GOAL OF THE EXERCISE. Give the material again in full, matching it exactly.
##### EXTRACTED MATERIAL
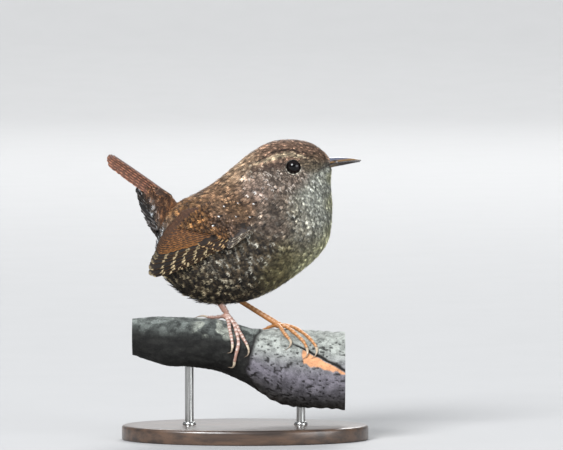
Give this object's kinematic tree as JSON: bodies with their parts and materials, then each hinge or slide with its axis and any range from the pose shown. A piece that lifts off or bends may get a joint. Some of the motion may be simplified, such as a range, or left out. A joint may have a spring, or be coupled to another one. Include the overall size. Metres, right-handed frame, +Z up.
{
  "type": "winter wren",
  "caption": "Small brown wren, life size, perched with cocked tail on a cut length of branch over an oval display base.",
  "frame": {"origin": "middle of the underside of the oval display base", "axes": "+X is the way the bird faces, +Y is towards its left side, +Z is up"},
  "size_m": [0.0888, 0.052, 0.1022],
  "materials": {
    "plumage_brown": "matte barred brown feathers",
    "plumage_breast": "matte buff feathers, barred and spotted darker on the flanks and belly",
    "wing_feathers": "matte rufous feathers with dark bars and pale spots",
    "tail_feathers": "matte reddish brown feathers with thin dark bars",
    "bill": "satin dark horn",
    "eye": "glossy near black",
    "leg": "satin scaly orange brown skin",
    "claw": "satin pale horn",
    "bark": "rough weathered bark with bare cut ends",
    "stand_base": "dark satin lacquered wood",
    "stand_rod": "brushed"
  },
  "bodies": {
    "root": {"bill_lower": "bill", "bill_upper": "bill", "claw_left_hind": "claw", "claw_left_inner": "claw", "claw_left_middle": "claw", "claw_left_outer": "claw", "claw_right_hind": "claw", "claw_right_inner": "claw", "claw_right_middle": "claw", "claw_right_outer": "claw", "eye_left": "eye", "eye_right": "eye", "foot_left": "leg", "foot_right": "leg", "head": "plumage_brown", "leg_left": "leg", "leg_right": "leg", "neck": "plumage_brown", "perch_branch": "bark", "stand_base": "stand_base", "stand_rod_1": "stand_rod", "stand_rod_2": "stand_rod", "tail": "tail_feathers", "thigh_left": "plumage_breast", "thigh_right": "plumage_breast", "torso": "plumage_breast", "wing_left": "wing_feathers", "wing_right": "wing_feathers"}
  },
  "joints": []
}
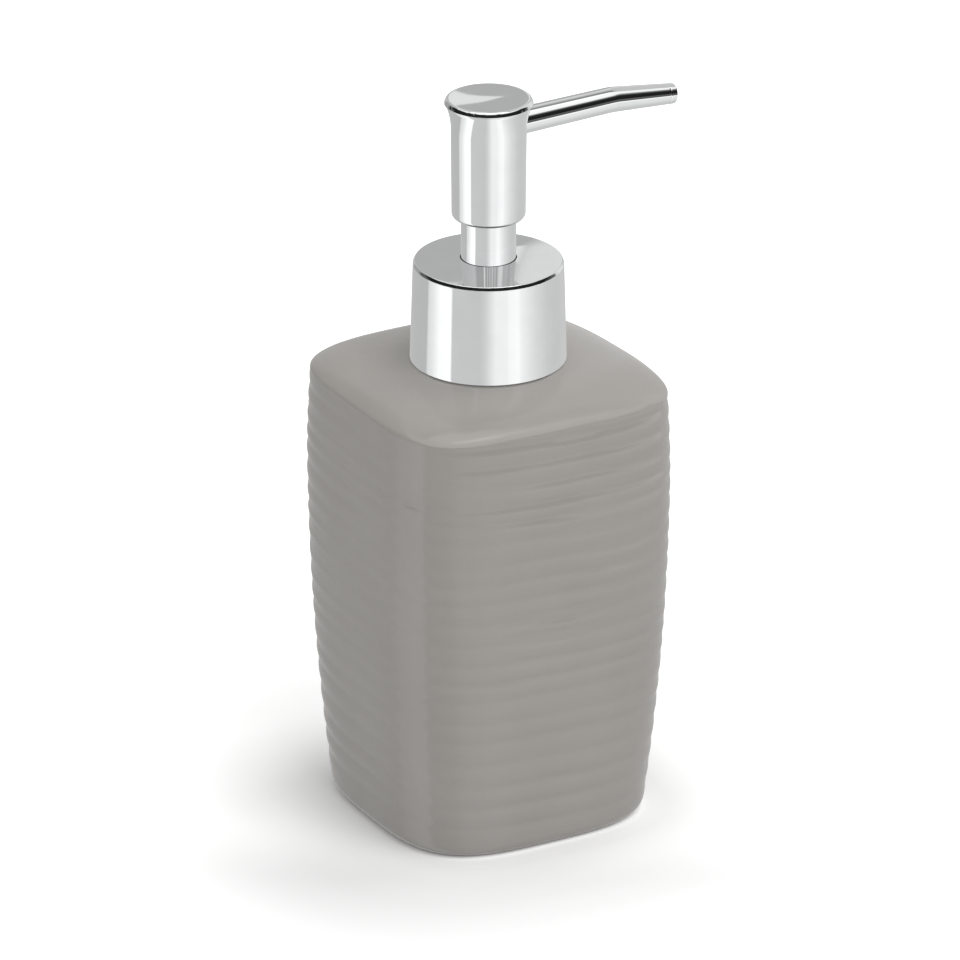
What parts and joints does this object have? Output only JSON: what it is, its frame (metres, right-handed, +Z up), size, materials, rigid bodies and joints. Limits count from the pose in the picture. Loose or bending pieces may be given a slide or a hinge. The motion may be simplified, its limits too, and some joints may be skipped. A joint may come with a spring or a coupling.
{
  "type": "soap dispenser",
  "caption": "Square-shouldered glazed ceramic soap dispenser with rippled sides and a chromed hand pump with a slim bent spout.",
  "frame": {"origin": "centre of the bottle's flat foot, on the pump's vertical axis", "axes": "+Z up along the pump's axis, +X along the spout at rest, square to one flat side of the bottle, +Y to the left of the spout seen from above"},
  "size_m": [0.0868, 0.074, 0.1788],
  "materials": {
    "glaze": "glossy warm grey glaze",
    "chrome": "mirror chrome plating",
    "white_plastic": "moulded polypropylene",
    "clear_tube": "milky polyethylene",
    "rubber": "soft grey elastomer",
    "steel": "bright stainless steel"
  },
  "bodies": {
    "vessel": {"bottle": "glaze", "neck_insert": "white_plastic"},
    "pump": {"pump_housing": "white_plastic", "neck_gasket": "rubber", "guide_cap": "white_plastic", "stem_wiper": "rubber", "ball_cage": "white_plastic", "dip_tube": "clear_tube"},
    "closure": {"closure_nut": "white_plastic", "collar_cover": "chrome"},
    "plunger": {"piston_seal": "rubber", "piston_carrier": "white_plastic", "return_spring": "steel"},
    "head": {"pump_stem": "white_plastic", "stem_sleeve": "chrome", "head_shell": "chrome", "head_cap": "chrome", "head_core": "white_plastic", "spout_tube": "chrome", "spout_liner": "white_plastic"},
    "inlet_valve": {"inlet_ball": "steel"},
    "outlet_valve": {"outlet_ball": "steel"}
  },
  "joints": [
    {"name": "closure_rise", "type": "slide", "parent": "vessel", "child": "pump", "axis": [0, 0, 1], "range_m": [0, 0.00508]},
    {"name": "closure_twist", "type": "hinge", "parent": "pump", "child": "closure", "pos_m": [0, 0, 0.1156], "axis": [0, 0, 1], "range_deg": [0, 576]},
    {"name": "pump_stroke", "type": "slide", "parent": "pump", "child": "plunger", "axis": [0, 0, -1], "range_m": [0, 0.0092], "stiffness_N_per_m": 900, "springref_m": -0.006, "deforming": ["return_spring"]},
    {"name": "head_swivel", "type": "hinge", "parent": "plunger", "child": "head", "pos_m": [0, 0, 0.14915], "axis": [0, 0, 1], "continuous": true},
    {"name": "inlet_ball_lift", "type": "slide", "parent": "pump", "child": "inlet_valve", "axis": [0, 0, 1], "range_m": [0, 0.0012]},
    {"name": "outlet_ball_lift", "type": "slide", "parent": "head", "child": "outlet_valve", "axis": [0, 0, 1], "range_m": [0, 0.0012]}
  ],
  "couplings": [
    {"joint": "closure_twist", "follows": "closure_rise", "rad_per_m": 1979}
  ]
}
##########
SOLUTION.
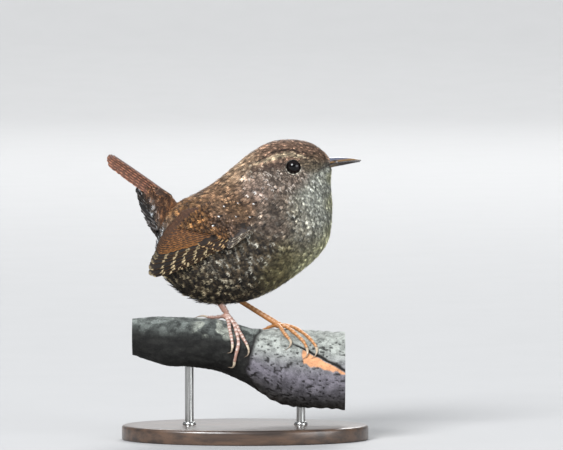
Give this object's kinematic tree as JSON: bodies with their parts and materials, then each hinge or slide with its axis and any range from the pose shown. A piece that lifts off or bends may get a joint. Some of the motion may be simplified, such as a range, or left out. A joint may have a spring, or be coupled to another one. Include the overall size. Metres, right-handed frame, +Z up.
{
  "type": "winter wren",
  "caption": "Small brown wren, life size, perched with cocked tail on a cut length of branch over an oval display base.",
  "frame": {"origin": "middle of the underside of the oval display base", "axes": "+X is the way the bird faces, +Y is towards its left side, +Z is up"},
  "size_m": [0.0888, 0.052, 0.1022],
  "materials": {
    "plumage_brown": "matte barred brown feathers",
    "plumage_breast": "matte buff feathers, barred and spotted darker on the flanks and belly",
    "wing_feathers": "matte rufous feathers with dark bars and pale spots",
    "tail_feathers": "matte reddish brown feathers with thin dark bars",
    "bill": "satin dark horn",
    "eye": "glossy near black",
    "leg": "satin scaly orange brown skin",
    "claw": "satin pale horn",
    "bark": "rough weathered bark with bare cut ends",
    "stand_base": "dark satin lacquered wood",
    "stand_rod": "brushed"
  },
  "bodies": {
    "root": {"bill_lower": "bill", "bill_upper": "bill", "claw_left_hind": "claw", "claw_left_inner": "claw", "claw_left_middle": "claw", "claw_left_outer": "claw", "claw_right_hind": "claw", "claw_right_inner": "claw", "claw_right_middle": "claw", "claw_right_outer": "claw", "eye_left": "eye", "eye_right": "eye", "foot_left": "leg", "foot_right": "leg", "head": "plumage_brown", "leg_left": "leg", "leg_right": "leg", "neck": "plumage_brown", "perch_branch": "bark", "stand_base": "stand_base", "stand_rod_1": "stand_rod", "stand_rod_2": "stand_rod", "tail": "tail_feathers", "thigh_left": "plumage_breast", "thigh_right": "plumage_breast", "torso": "plumage_breast", "wing_left": "wing_feathers", "wing_right": "wing_feathers"}
  },
  "joints": []
}
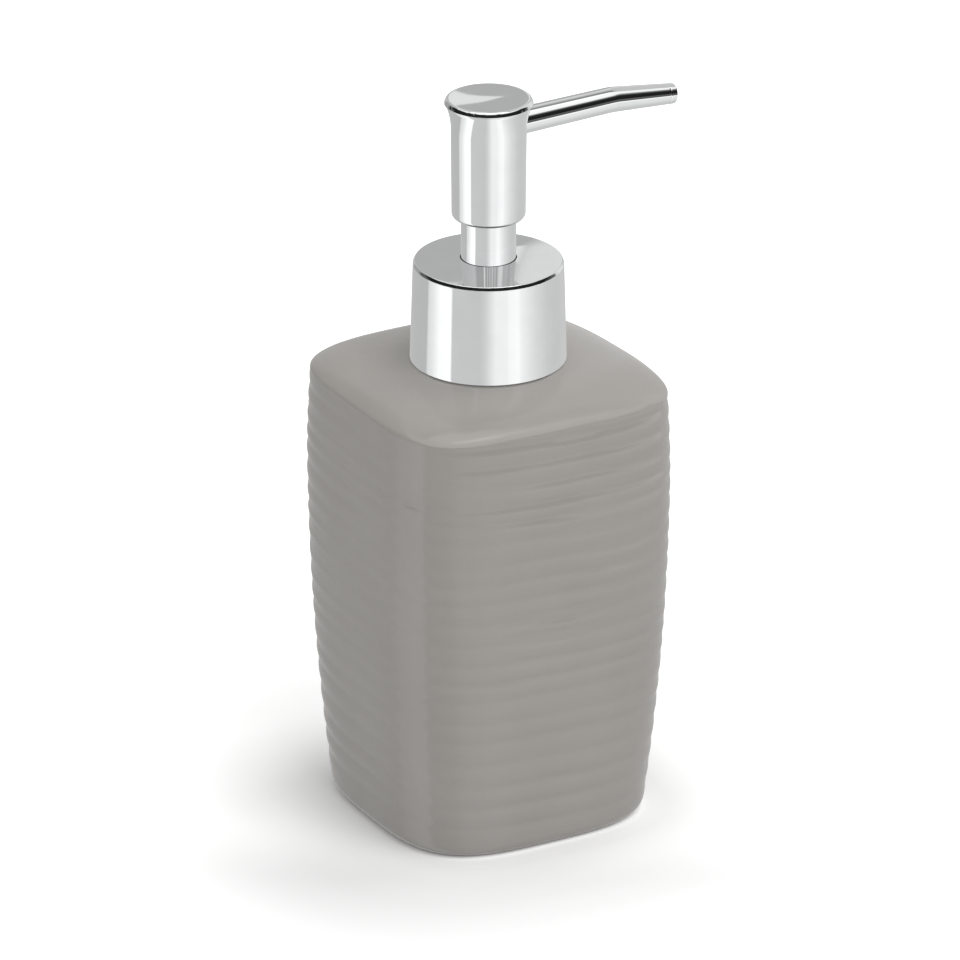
What parts and joints does this object have? Output only JSON: what it is, its frame (metres, right-handed, +Z up), size, materials, rigid bodies and joints. Limits count from the pose in the picture. Loose or bending pieces may be given a slide or a hinge. The motion may be simplified, its limits too, and some joints may be skipped. A joint may come with a spring or a coupling.
{
  "type": "soap dispenser",
  "caption": "Square-shouldered glazed ceramic soap dispenser with rippled sides and a chromed hand pump with a slim bent spout.",
  "frame": {"origin": "centre of the bottle's flat foot, on the pump's vertical axis", "axes": "+Z up along the pump's axis, +X along the spout at rest, square to one flat side of the bottle, +Y to the left of the spout seen from above"},
  "size_m": [0.0868, 0.074, 0.1788],
  "materials": {
    "glaze": "glossy warm grey glaze",
    "chrome": "mirror chrome plating",
    "white_plastic": "moulded polypropylene",
    "clear_tube": "milky polyethylene",
    "rubber": "soft grey elastomer",
    "steel": "bright stainless steel"
  },
  "bodies": {
    "vessel": {"bottle": "glaze", "neck_insert": "white_plastic"},
    "pump": {"pump_housing": "white_plastic", "neck_gasket": "rubber", "guide_cap": "white_plastic", "stem_wiper": "rubber", "ball_cage": "white_plastic", "dip_tube": "clear_tube"},
    "closure": {"closure_nut": "white_plastic", "collar_cover": "chrome"},
    "plunger": {"piston_seal": "rubber", "piston_carrier": "white_plastic", "return_spring": "steel"},
    "head": {"pump_stem": "white_plastic", "stem_sleeve": "chrome", "head_shell": "chrome", "head_cap": "chrome", "head_core": "white_plastic", "spout_tube": "chrome", "spout_liner": "white_plastic"},
    "inlet_valve": {"inlet_ball": "steel"},
    "outlet_valve": {"outlet_ball": "steel"}
  },
  "joints": [
    {"name": "closure_rise", "type": "slide", "parent": "vessel", "child": "pump", "axis": [0, 0, 1], "range_m": [0, 0.00508]},
    {"name": "closure_twist", "type": "hinge", "parent": "pump", "child": "closure", "pos_m": [0, 0, 0.1156], "axis": [0, 0, 1], "range_deg": [0, 576]},
    {"name": "pump_stroke", "type": "slide", "parent": "pump", "child": "plunger", "axis": [0, 0, -1], "range_m": [0, 0.0092], "stiffness_N_per_m": 900, "springref_m": -0.006, "deforming": ["return_spring"]},
    {"name": "head_swivel", "type": "hinge", "parent": "plunger", "child": "head", "pos_m": [0, 0, 0.14915], "axis": [0, 0, 1], "continuous": true},
    {"name": "inlet_ball_lift", "type": "slide", "parent": "pump", "child": "inlet_valve", "axis": [0, 0, 1], "range_m": [0, 0.0012]},
    {"name": "outlet_ball_lift", "type": "slide", "parent": "head", "child": "outlet_valve", "axis": [0, 0, 1], "range_m": [0, 0.0012]}
  ],
  "couplings": [
    {"joint": "closure_twist", "follows": "closure_rise", "rad_per_m": 1979}
  ]
}